RemyRAD Tue, 12/04/2012 - 16:12

Andy your question is not clear? Are you saying the body of the microphone and not the capsule has become noisy? Or are you indicating you simply plug the microphone into another mixer and it was fine? Removing the mic electret insert out?? What? The capsule is an electret capsule and not a true non-polarized condenser microphone capsule. The guts inside the body consists of a single FET transistor, a couple of resisters, couple of capacitors and a transformer. And then there is the battery holder. Sometimes having dead batteries and trying to power the microphone from +48 V phantom will cause noise problems. So make sure you don't have a dead battery sitting in the microphone?

The microphones are easy to disassemble provided you have jewelers tools. And you'll likely not be able to completely remove it because there are also switches embedded in the microphone body. So some of these things go through smaller assembly procedures when a button these things closed. Which may require you to un-solder before you can remove everything? My recommendation is to send it in for proper factory servicing since you obviously don't even have a schematic. So why try to repair a microphone where you don't even understand the proper technical jargon to use? There's more than one FET transistor in the world you know? And you need the right one. And generally, professional equipment, requires professional service and maintenance. Not newbie maintenance. I mean I will stop you from screwing up your professional microphone. It's yours to screw around with as you see fit.

So you have been able to establish that there is nothing wrong with the capsule as opposed to the microphone bodies active impedance converter electronics? I mean it could be the capsule? Or it could be the FET in the electronics? Or it could be a bad connection that's dirty or corroded? Or could have been a very humid environment and the electret capsule is shorting out as they are known to do on all condenser microphones in very humid environments.
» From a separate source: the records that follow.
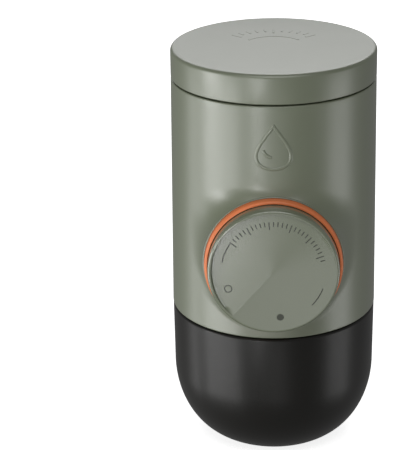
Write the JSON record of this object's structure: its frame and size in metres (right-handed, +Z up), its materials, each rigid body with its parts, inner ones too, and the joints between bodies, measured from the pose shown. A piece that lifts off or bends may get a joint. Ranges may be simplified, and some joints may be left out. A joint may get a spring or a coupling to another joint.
{
  "type": "handheld espresso maker",
  "caption": "Handheld manual espresso maker: round casing with a front pump knob, water tank under a flat lid, filter basket and spout inside a domed cup.",
  "frame": {"origin": "centre of the cup's flat foot, on the surface that the maker stands on", "axes": "+Z up along the body, -Y out of the pump knob, +X to the right seen from the knob's side"},
  "size_m": [0.0694, 0.0778, 0.1397],
  "materials": {
    "casing_plastic": "satin grey-green",
    "cup_plastic": "matte charcoal",
    "orange_trim": "satin orange",
    "inner_plastic": "fine matte black",
    "bearing_plastic": "smooth natural",
    "tank_plastic": "smooth pale grey",
    "steel": "brushed",
    "rubber": "soft matte"
  },
  "bodies": {
    "cup": {"drinking_cup": "cup_plastic"},
    "main_body": {"body_shell": "casing_plastic", "accent_ring": "orange_trim", "pump_barrel": "inner_plastic", "pump_cylinder": "steel", "rod_bush": "bearing_plastic", "cylinder_screws": "steel", "cylinder_gasket": "rubber", "cylinder_head": "inner_plastic", "head_screws": "steel", "inlet_valve": "rubber", "outlet_valve": "rubber", "suction_tube": "inner_plastic", "delivery_tube": "inner_plastic", "water_tank": "tank_plastic", "inlet_filter": "steel", "brew_head": "inner_plastic", "brew_screws": "steel", "cup_seal": "rubber", "shower_screen": "steel", "shower_screw": "steel", "brew_gasket": "rubber", "return_spring": "steel"},
    "lid": {"lid": "casing_plastic", "lid_plug": "inner_plastic", "lid_gasket": "rubber", "vent_valve": "rubber"},
    "plunger": {"guide_sleeve": "inner_plastic", "plunger_rod": "steel", "piston_head": "bearing_plastic", "piston_seal": "rubber", "piston_screw": "steel"},
    "knob": {"knob": "casing_plastic", "retainer_washer": "steel", "retainer_screw": "steel"},
    "outlet_head": {"outlet_head": "inner_plastic"},
    "filter_basket": {"filter_basket": "steel"}
  },
  "joints": [
    {"name": "body_lift", "type": "slide", "parent": "cup", "child": "main_body", "axis": [0, 0, 1], "range_m": [0, 0.12]},
    {"name": "lid_lift", "type": "slide", "parent": "main_body", "child": "lid", "axis": [0, 0, 1], "range_m": [0, 0.03]},
    {"name": "pump_stroke", "type": "slide", "parent": "main_body", "child": "plunger", "axis": [0, -1, 0], "range_m": [0, 0.018], "deforming": ["return_spring"]},
    {"name": "knob_turn", "type": "hinge", "parent": "plunger", "child": "knob", "pos_m": [0, -0.038, 0.0766], "axis": [0, -1, 0], "range_deg": [0, 60]},
    {"name": "outlet_drop", "type": "slide", "parent": "main_body", "child": "outlet_head", "axis": [0, 0, -1], "range_m": [0, 0.036]},
    {"name": "basket_rise", "type": "slide", "parent": "outlet_head", "child": "filter_basket", "axis": [0, 0, 1], "range_m": [0, 0.027]}
  ],
  "couplings": [
    {"joint": "outlet_drop", "follows": "body_lift", "ratio": 0.3},
    {"joint": "basket_rise", "follows": "body_lift", "ratio": 0.225}
  ]
}
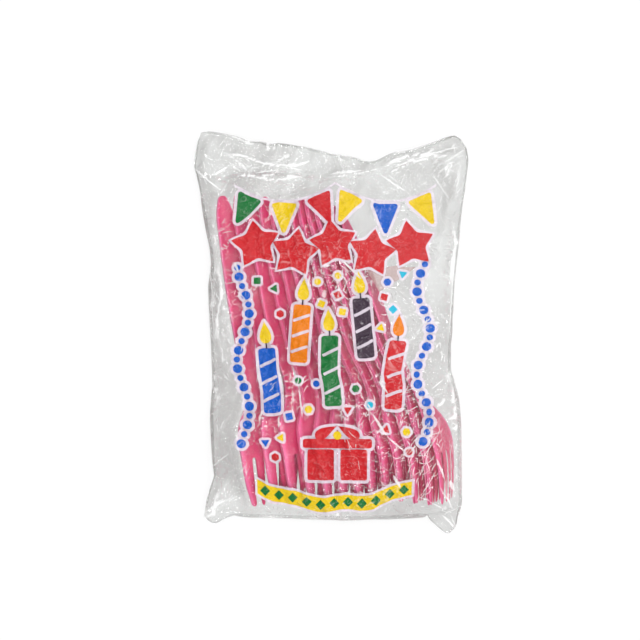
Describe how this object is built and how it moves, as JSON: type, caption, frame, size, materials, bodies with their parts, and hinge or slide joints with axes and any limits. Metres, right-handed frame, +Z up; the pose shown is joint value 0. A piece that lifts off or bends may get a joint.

Get the schematic and manual first
Mx. Remy Ann David

ribbonmicsrus Wed, 12/05/2012 - 06:29

No, the Electret insert is I suspect faulty, I am a qualified electronics engineer, as I said, substituting my M66 with a friends M67 gives same results, and plugging friends M66 on my M67 works FB, so it proves the electret capsule is faulty. Yes, I am curious and just wanted to take a look as buying the electret capsule is fairly cheap, and I do not fancy paying somebody £60 / $95 an hour if I can do it myself.. I have tried to get service manual but no joy.
Thanks for your comments, btw, I fix ribbon microphones!
rgds
Andy

Boswell Wed, 12/05/2012 - 09:24

I assume you are talking about having swapped the K6(-P) powering unit on to your friend's mic, and that worked OK. It could be the power conditioning circuit inside the mic head rather than the capsule that is faulty. Since you claim electronic experience, it's worth checking the d.c. conditions inside the head before condemning the capsule.